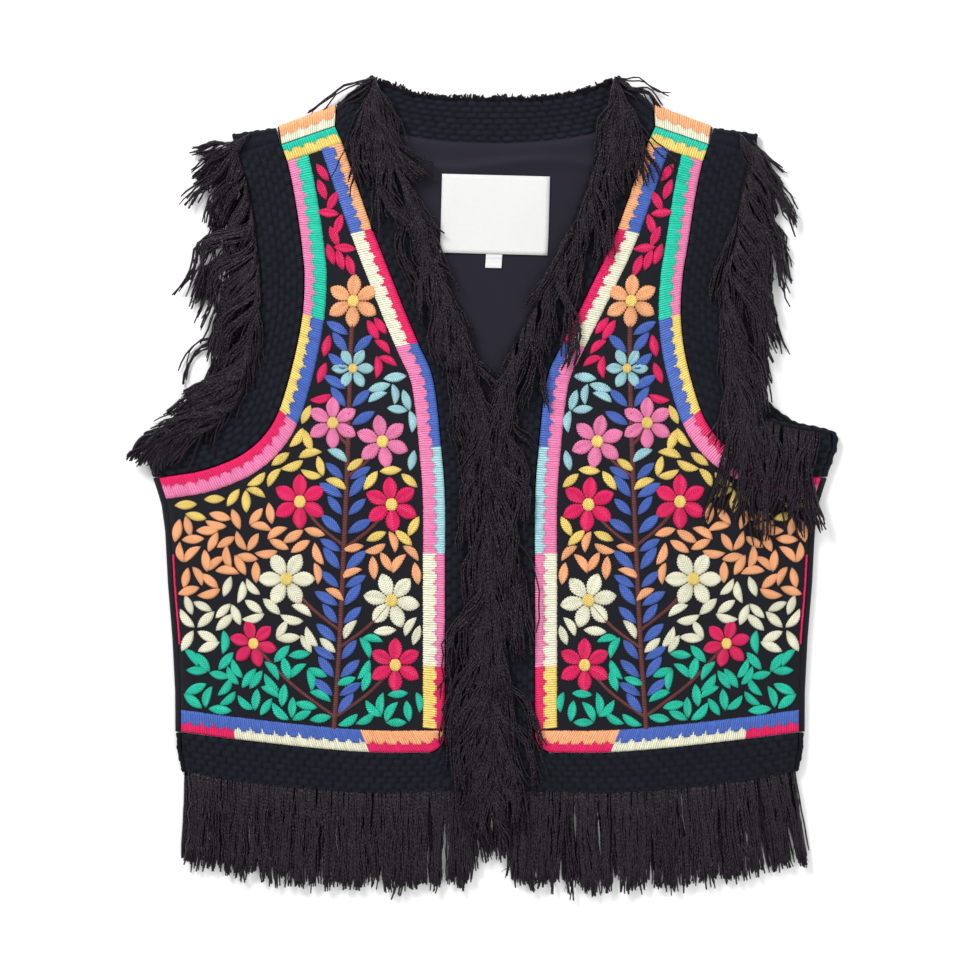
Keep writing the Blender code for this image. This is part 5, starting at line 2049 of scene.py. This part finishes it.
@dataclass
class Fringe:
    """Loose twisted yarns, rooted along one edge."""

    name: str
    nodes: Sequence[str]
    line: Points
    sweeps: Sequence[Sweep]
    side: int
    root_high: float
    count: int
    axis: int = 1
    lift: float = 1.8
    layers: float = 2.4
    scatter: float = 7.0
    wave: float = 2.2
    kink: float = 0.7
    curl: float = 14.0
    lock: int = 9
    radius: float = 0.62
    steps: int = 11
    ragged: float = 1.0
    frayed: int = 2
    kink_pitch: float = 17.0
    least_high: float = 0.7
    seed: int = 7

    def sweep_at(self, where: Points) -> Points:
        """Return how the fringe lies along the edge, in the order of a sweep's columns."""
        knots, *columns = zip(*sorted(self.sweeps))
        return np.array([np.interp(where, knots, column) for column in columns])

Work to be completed
Return the material exactly as it stands.

Response below
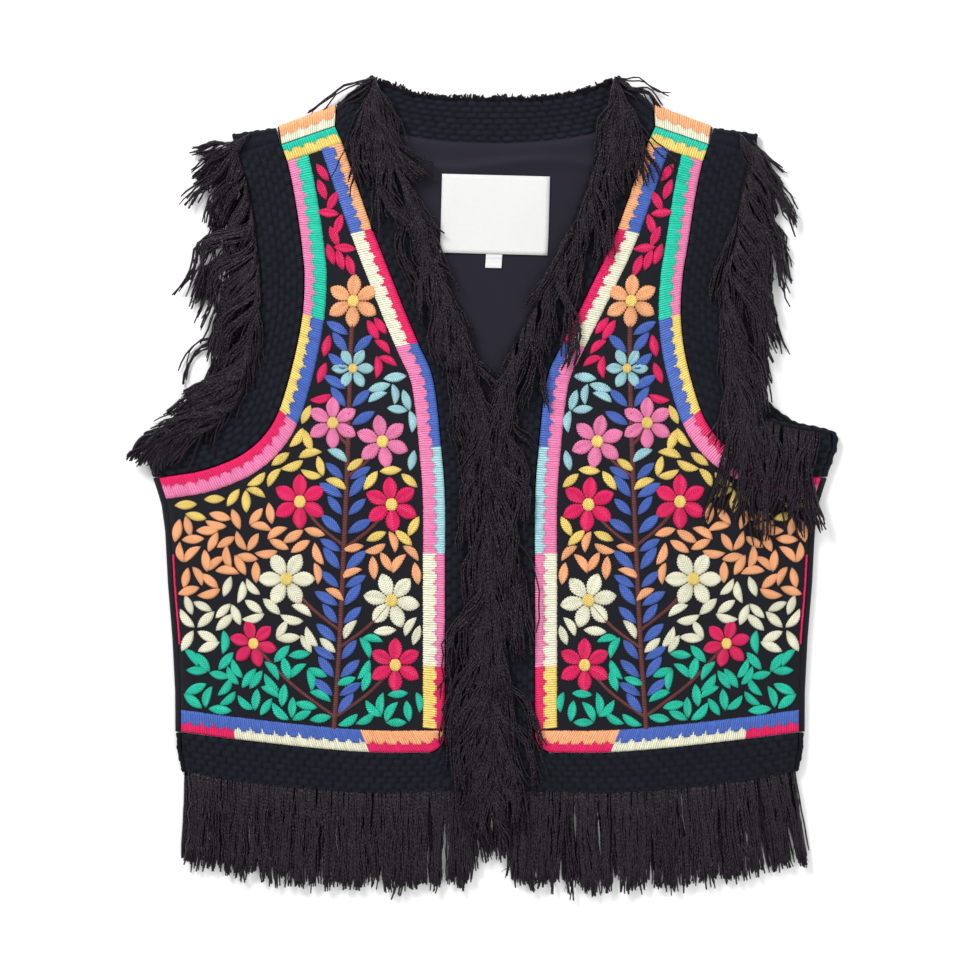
Keep writing the Blender code for this image. This is part 5, starting at line 2049 of scene.py. This part finishes it.
@dataclass
class Fringe:
    """Loose twisted yarns, rooted along one edge."""

    name: str
    nodes: Sequence[str]
    line: Points
    sweeps: Sequence[Sweep]
    side: int
    root_high: float
    count: int
    axis: int = 1
    lift: float = 1.8
    layers: float = 2.4
    scatter: float = 7.0
    wave: float = 2.2
    kink: float = 0.7
    curl: float = 14.0
    lock: int = 9
    radius: float = 0.62
    steps: int = 11
    ragged: float = 1.0
    frayed: int = 2
    kink_pitch: float = 17.0
    least_high: float = 0.7
    seed: int = 7

    def sweep_at(self, where: Points) -> Points:
        """Return how the fringe lies along the edge, in the order of a sweep's columns."""
        knots, *columns = zip(*sorted(self.sweeps))
        return np.array([np.interp(where, knots, column) for column in columns])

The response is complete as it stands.